By Bert Stratton
I used to shop at the West Side Market to see humanity. I didn’t care about the food; I was looking for real, working people. I ran the gauntlet of Italian produce vendors, who said to me, “Hey, how about a couple peppers?” I wouldn’t answer. I didn’t like vegetables.
I liked meat — the greasier the better. I picked up a couple links of Farkas’ hot Hungarian kielbasa. That stuff could kill you — unless you were 25 and immortal. Which I was.
Now the produce vendors are mostly Arabs, and I no longer am looking for humanity. It comes to me.
I was at the market with time to spare, because I was waiting to meet a tenant at the Cleveland Mediation Center across the street. I’m a landlord. The tenant was a late payer who was also delinquent in showing up for the meeting. So I went to the market.

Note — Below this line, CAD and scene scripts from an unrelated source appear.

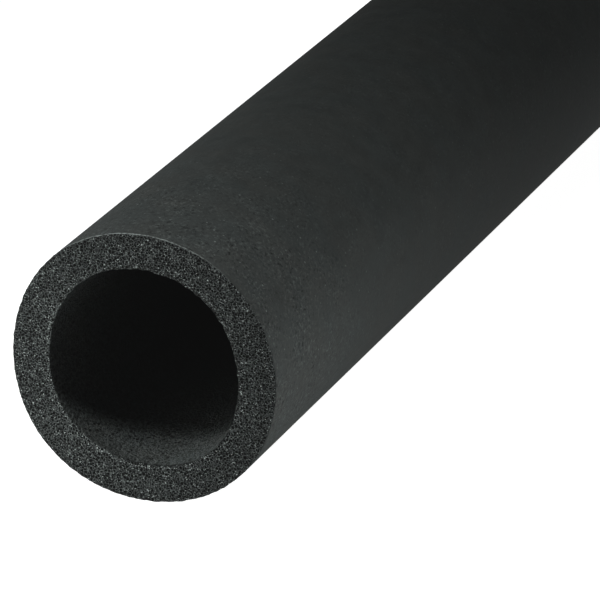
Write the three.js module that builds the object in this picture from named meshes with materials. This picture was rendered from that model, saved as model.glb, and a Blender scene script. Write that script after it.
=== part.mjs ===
// Pipe insulation lagging: one stock length of black closed-cell elastomeric foam tube.
// It is one moulded piece with its skin on the outside and in the bore, cut square at both ends.
// Millimetres, +Z up. The tube lies on level ground along Y, with the end that faces the viewer
// at -Y. The origin is on the ground, under the middle of the tube.
import * as THREE from 'three';

// Driving dimensions
const boreDiameter = 48; // fits over a pipe of 48 mm outside diameter
const wallThickness = 9; // foam between the bore and the outside
const stockLength = 1000; // length that the tube is sold in

// The foam is soft, so neither circle is quite true. Each swell is a slow wave round the section:
// how many lobes it has, how far they stand proud, and where the first one is, in degrees from +X
// towards +Z as seen from the near end.
const outsideSwells = [
  { lobes: 3, height: 0.11, firstAt: -14 },
  { lobes: 4, height: 0.17, firstAt: 41 },
];
const boreSwells = [
  { lobes: 2, height: 0.32, firstAt: -69 },
  { lobes: 3, height: 0.19, firstAt: -32 },
  { lobes: 4, height: 0.24, firstAt: 43 },
];
const boreRise = 0.16; // the bore sits this much above the middle of the outside

// How finely the round walls are faceted: one facet for every 5 degrees
const facetsRound = 72;

const foam = new THREE.MeshStandardMaterial({
  name: 'foam',
  color: 0x313534,
  roughness: 0.85,
  metalness: 0,
});

// One closed ring of points, a true circle but for its swells, lifted by rise. The points lie
// between the quarter marks, so that a facet, and not a corner, is at the bottom.
function ringPoints(radius, swells, rise) {
  const points = [];
  for (let i = 0; i < facetsRound; i += 1) {
    const angle = ((i + 0.5) / facetsRound) * 2 * Math.PI;
    let reach = radius;
    for (const swell of swells) {
      const firstAt = THREE.MathUtils.degToRad(swell.firstAt);
      reach += swell.height * Math.cos(swell.lobes * (angle - firstAt));
    }
    points.push(new THREE.Vector2(reach * Math.cos(angle), reach * Math.sin(angle) + rise));
  }
  return points;
}

// The section across the tube: the outside, with the bore as its hole.
function tubeSection() {
  const boreRadius = boreDiameter / 2;
  const outsideRadius = boreRadius + wallThickness;
  const section = new THREE.Shape(ringPoints(outsideRadius, outsideSwells, 0));
  section.holes.push(new THREE.Path(ringPoints(boreRadius, boreSwells, boreRise)));
  return section;
}

// The section drawn out to the stock length, laid along Y and set down on the ground.
function foamTube() {
  const geometry = new THREE.ExtrudeGeometry(tubeSection(), {
    depth: stockLength,
    steps: 1,
    bevelEnabled: false,
  });
  geometry.rotateX(Math.PI / 2);
  geometry.computeBoundingBox();
  const { min, max } = geometry.boundingBox;
  geometry.translate(-(min.x + max.x) / 2, -(min.y + max.y) / 2, -min.z);
  const tube = new THREE.Mesh(geometry, foam);
  tube.name = 'foam_tube';
  return tube;
}

const lagging = new THREE.Group();
lagging.name = 'pipe_insulation_lagging';
lagging.add(foamTube());

export default lagging;
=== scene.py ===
"""Dresses one stock length of black foam pipe insulation and sets the studio round it.

The foam tube is modelled as one closed mesh in place of its CAD node: a profile of the wall turned
round the bore, its circles brought to the soft tube's own section, the open cells of both knife cuts
sunk into the end faces as real relief, and the edges of the cuts pulled a little ragged.
"""

import logging
import math
from dataclasses import dataclass
from enum import Enum
from typing import Callable

import bmesh
import bpy
import numpy as np
from mathutils import Matrix, Vector


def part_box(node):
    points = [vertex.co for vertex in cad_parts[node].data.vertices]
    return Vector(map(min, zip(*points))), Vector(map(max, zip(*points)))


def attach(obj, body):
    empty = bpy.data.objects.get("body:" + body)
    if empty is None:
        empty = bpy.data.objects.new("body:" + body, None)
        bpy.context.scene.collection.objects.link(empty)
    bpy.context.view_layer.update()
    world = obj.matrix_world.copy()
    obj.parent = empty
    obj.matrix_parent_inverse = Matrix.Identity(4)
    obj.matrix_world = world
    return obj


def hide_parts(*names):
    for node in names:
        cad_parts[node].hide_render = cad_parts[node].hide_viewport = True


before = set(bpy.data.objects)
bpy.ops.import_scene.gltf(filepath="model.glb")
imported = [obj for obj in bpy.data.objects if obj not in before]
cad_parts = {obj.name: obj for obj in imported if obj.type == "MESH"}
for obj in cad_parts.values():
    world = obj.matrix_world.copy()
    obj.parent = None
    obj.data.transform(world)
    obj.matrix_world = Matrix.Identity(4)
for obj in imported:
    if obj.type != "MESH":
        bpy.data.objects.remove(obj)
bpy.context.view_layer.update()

MM = 0.001
FULL_TURN = 2 * math.pi

# two places nearer than this are one
HAIR = 0.001 * MM

# how much red and blue the foam's black has for each share of green
RED_SHARE = 0.88
BLUE_SHARE = 0.96

# A mix never goes past its second colour. So that grain can lighten a skin as well as darken it, the
# skin's colour is mixed out of one that is this many times as bright.
HEADROOM = 2.0

log = logging.getLogger("foam_tube")


class Finish(Enum):
    """The three surfaces of the foam, with the place of each in the tube's material slots."""

    OUTER_SKIN = 0
    CUT_CELLS = 1
    BORE_SKIN = 2


class NodeSketch:
    """Adds nodes to a material, world or geometry tree and wires them in one call each."""

    def __init__(self, tree: bpy.types.NodeTree) -> None:
        """Starts a sketch in a node tree.

        Args:
            tree: The tree that the nodes go into.
        """
        self.tree = tree

    def add(self, kind: str, inputs: dict | None = None, **settings: object) -> bpy.types.Node:
        """Adds one node.

        Args:
            kind: The node's type name.
            inputs: What each input socket holds or is fed by, by its name or number.
            **settings: Properties of the node itself.

        Returns:
            The new node.
        """
        node = self.tree.nodes.new(kind)
        for name, value in settings.items():
            setattr(node, name, value)
        for key, value in (inputs or {}).items():
            if isinstance(value, bpy.types.NodeSocket):
                self.tree.links.new(value, node.inputs[key])
            else:
                node.inputs[key].default_value = value
        return node

    def math(self, operation: str, *values: object, clamp: bool = False) -> bpy.types.NodeSocket:
        """Adds a math node and returns its result.

        Args:
            operation: The name of the operation.
            *values: Numbers or sockets, in the order of the node's inputs.
            clamp: Whether the result is kept between 0 and 1.

        Returns:
            The socket with the result.
        """
        node = self.add("ShaderNodeMath", dict(enumerate(values)), operation=operation, use_clamp=clamp)
        return node.outputs[0]

    def scaled(self, vector: bpy.types.NodeSocket, factors: tuple) -> bpy.types.NodeSocket:
        """Multiplies a vector by three factors.

        Args:
            vector: The vector's socket.
            factors: One factor for each axis.

        Returns:
            The socket with the product.
        """
        node = self.add("ShaderNodeVectorMath", {0: vector, 1: factors}, operation="MULTIPLY")
        return node.outputs[0]

    def between(self, value: object, low: float, high: float, to_low: float, to_high: float,
                smooth: bool = False) -> bpy.types.NodeSocket:
        """Maps one range onto another and holds the result inside it.

        Args:
            value: The socket that is mapped.
            low: Where the first range starts.
            high: Where the first range ends.
            to_low: The result at low.
            to_high: The result at high.
            smooth: Whether the ramp eases in and out.

        Returns:
            The socket with the result.
        """
        ramp = "SMOOTHSTEP" if smooth else "LINEAR"
        inputs = {"Value": value, "From Min": low, "From Max": high, "To Min": to_low, "To Max": to_high}
        return self.add("ShaderNodeMapRange", inputs, interpolation_type=ramp).outputs[0]

    def noise(self, vector: bpy.types.NodeSocket, pitch: float, detail: float = 2.0,
              curl: float = 0.0) -> bpy.types.NodeSocket:
        """Adds a soft noise.

        Args:
            vector: The place that is read, in metres.
            pitch: The size of its patches in metres.
            detail: How many finer layers it has.
            curl: How far its patches are twisted into worms.

        Returns:
            The socket with a value round 0.5.
        """
        inputs = {"Vector": vector, "Scale": 1 / pitch, "Detail": detail, "Distortion": curl}
        return self.add("ShaderNodeTexNoise", inputs).outputs[0]

    def blend(self, amount: object, first: object, second: object) -> bpy.types.NodeSocket:
        """Mixes two colours.

        Args:
            amount: How much of the second there is.
            first: The first colour, as RGBA or a socket.
            second: The second colour, as RGBA or a socket.

        Returns:
            The socket with the mixed colour.
        """
        node = self.add("ShaderNodeMix", data_type="RGBA")
        for key, value in ((0, amount), (6, first), (7, second)):
            if isinstance(value, bpy.types.NodeSocket):
                self.tree.links.new(value, node.inputs[key])
            else:
                node.inputs[key].default_value = value
        return node.outputs[2]


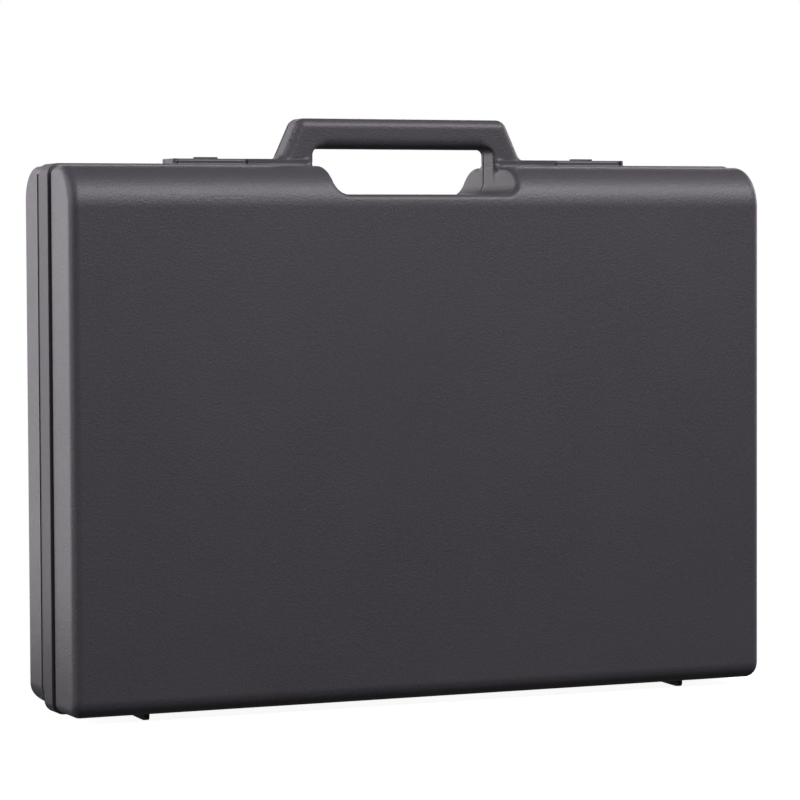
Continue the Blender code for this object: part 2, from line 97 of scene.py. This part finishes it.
# Round edges of the CAD pieces that are kept, in metres, and angles in degrees
PIN_EDGE, LEAF_EDGE = 0.00025, 0.0003
SHARP_ANGLE, BEVEL_ANGLE = 32.0, 35.0

# Camera fitted to the photo's straight edges: place in metres, lens and sensor in millimetres
CAMERA_PLACE = (-0.8632, -1.9548, 0.2855)
CAMERA_YAW, CAMERA_PITCH, CAMERA_ROLL = math.radians(23.79), math.radians(2.67), math.radians(-0.26)
LENS, SENSOR = 154.7, 36.0

# Studio: name, place, aim, size and power of each softbox, and the white table, in metres and watts
LIT_POINT = (0, 0, 0.2)
LIGHTS = (
    ("rear_left", (-1.3, 2.1, 0.8), LIT_POINT, (1.6, 1.6), 24.5),
    ("floor_left", (-0.95, 1.45, 0.004), (-0.95, 1.45, 1), (1.5, 2.2), 17.0),
    ("left_side", (-2.4, 0.3, 1.1), LIT_POINT, (1.6, 2.0), 35.0),
    ("front_high", (0.55, -1.25, 1.55), LIT_POINT, (1.8, 0.7), 41.0),
    ("far_back", (1.2, 2.9, 0.95), LIT_POINT, (2.6, 1.3), 32.0),
    ("right_side", (2.4, 0.6, 0.9), LIT_POINT, (1.4, 1.6), 22.0),
)
LIGHT_TINT = (0.99, 0.945, 1.0)
AMBIENT, FLOOR_GLOW, FLOOR_SIZE, FLOOR_REAR = 0.074, 0.93, 60.0, 0.0132


# ---- materials ----


def node(tree, kind, inputs=(), **settings):
    """A new shader node with its settings and its input values or links."""
    made = tree.nodes.new(kind)
    for key, value in settings.items():
        setattr(made, key, value)
    for name, value in dict(inputs).items():
        if isinstance(value, bpy.types.NodeSocket):
            tree.links.new(value, made.inputs[name])
        else:
            made.inputs[name].default_value = value
    return made


def ramp(tree, value, low, high, start=0.0, stop=1.0):
    """Remaps value from start..stop to low..high."""
    numbers = {"Value": value, "From Min": start, "From Max": stop, "To Min": low, "To Max": high}
    return node(tree, "ShaderNodeMapRange", numbers).outputs[0]


def blend(tree, share, first, second):
    """Colour between first and second."""
    made = node(tree, "ShaderNodeMix", data_type="RGBA")
    for socket, value in ((made.inputs[0], share), (made.inputs[6], first), (made.inputs[7], second)):
        if isinstance(value, bpy.types.NodeSocket):
            tree.links.new(value, socket)
        else:
            socket.default_value = value
    return made.outputs[2]


def new_material(name):
    made = bpy.data.materials.new(name)
    made.use_nodes = True
    tree = made.node_tree
    return made, tree, tree.nodes["Principled BSDF"]


def moulded_plastic(name, colour, roughness, grain=0.00012, speckle=0.24, specular=0.5):
    """Moulded plastic with a fine spark-eroded grain, slight mottling and paler edges."""
    made, tree, shader = new_material(name)
    place = node(tree, "ShaderNodeTexCoord").outputs["Object"]
    grains = {"Vector": place, "Scale": 1150.0, "Detail": 3.0, "Roughness": 0.7}
    fine = node(tree, "ShaderNodeTexNoise", grains)
    cells = node(tree, "ShaderNodeTexVoronoi", {"Vector": place, "Scale": 900.0}, feature="SMOOTH_F1")
    broad = node(tree, "ShaderNodeTexNoise", {"Vector": place, "Scale": 14.0, "Detail": 5.0})
    dark = (*(c * (1 - speckle) for c in colour), 1)
    pale = (*(min(1, c * (1 + speckle)) for c in colour), 1)
    speckled = blend(tree, ramp(tree, fine.outputs[0], 0.0, 1.0, 0.35, 0.65), dark, pale)
    cloudy = (*(c * 1.10 for c in colour), 1)
    mottled = blend(tree, ramp(tree, broad.outputs[0], 0.0, 0.40, 0.35, 0.7), speckled, cloudy)
    edge = node(tree, "ShaderNodeNewGeometry").outputs["Pointiness"]
    rubbed = ramp(tree, edge, 0.0, 0.5, 0.53, 0.62)
    edge_colour = (*(min(1, c * 1.35) for c in colour), 1)
    tree.links.new(blend(tree, rubbed, mottled, edge_colour), shader.inputs["Base Color"])
    uneven = ramp(tree, broad.outputs[0], roughness - 0.03, roughness + 0.05)
    tree.links.new(uneven, shader.inputs["Roughness"])
    shader.inputs["Specular IOR Level"].default_value = specular
    height = node(tree, "ShaderNodeMath", {0: fine.outputs[0], 1: cells.outputs[0]}, operation="ADD")
    bump = node(tree, "ShaderNodeBump", {"Strength": 1.0, "Distance": grain, "Height": height.outputs[0]})
    tree.links.new(bump.outputs[0], shader.inputs["Normal"])
    return made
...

The market was, still, a good cheap exotic trip. A vendor carried an eviscerated goat over his shoulder. You don’t see that at Heinen’s. I bought bread and returned to the mediation center, which was in a 1920s office building across the street. There were stenciled signs on the office doors for abogados (lawyers), bail bondsmen and Middle Eastern doctor / Welfare Patients Accepted. My tenant, Mr. Rice, hobbled in to the mediation center on a cane.
The mediator — “I’m Bob” — told Mr. Rice he could address neglected building repairs. Bob had just set me up!
Mr. Rice shook his head no and said, “The man wants his rent and I don’t blame him.”
You had to like a tenant like that. A stand-up guy. But he didn’t have much money.
I tolerated Mr. Rice and his late rent payments because, among other reasons, I liked his accent. He was from Gallatin, Tennessee. I said, “My mother was from the South. I could listen to you all day. That’s why I’m here [at the mediation center].” Another reason was he owed me $890.
Mr. Rice skipped out several months later. He left behind some ratty furniture, Playboys, clothes and a stove that looked a piece of fried chicken.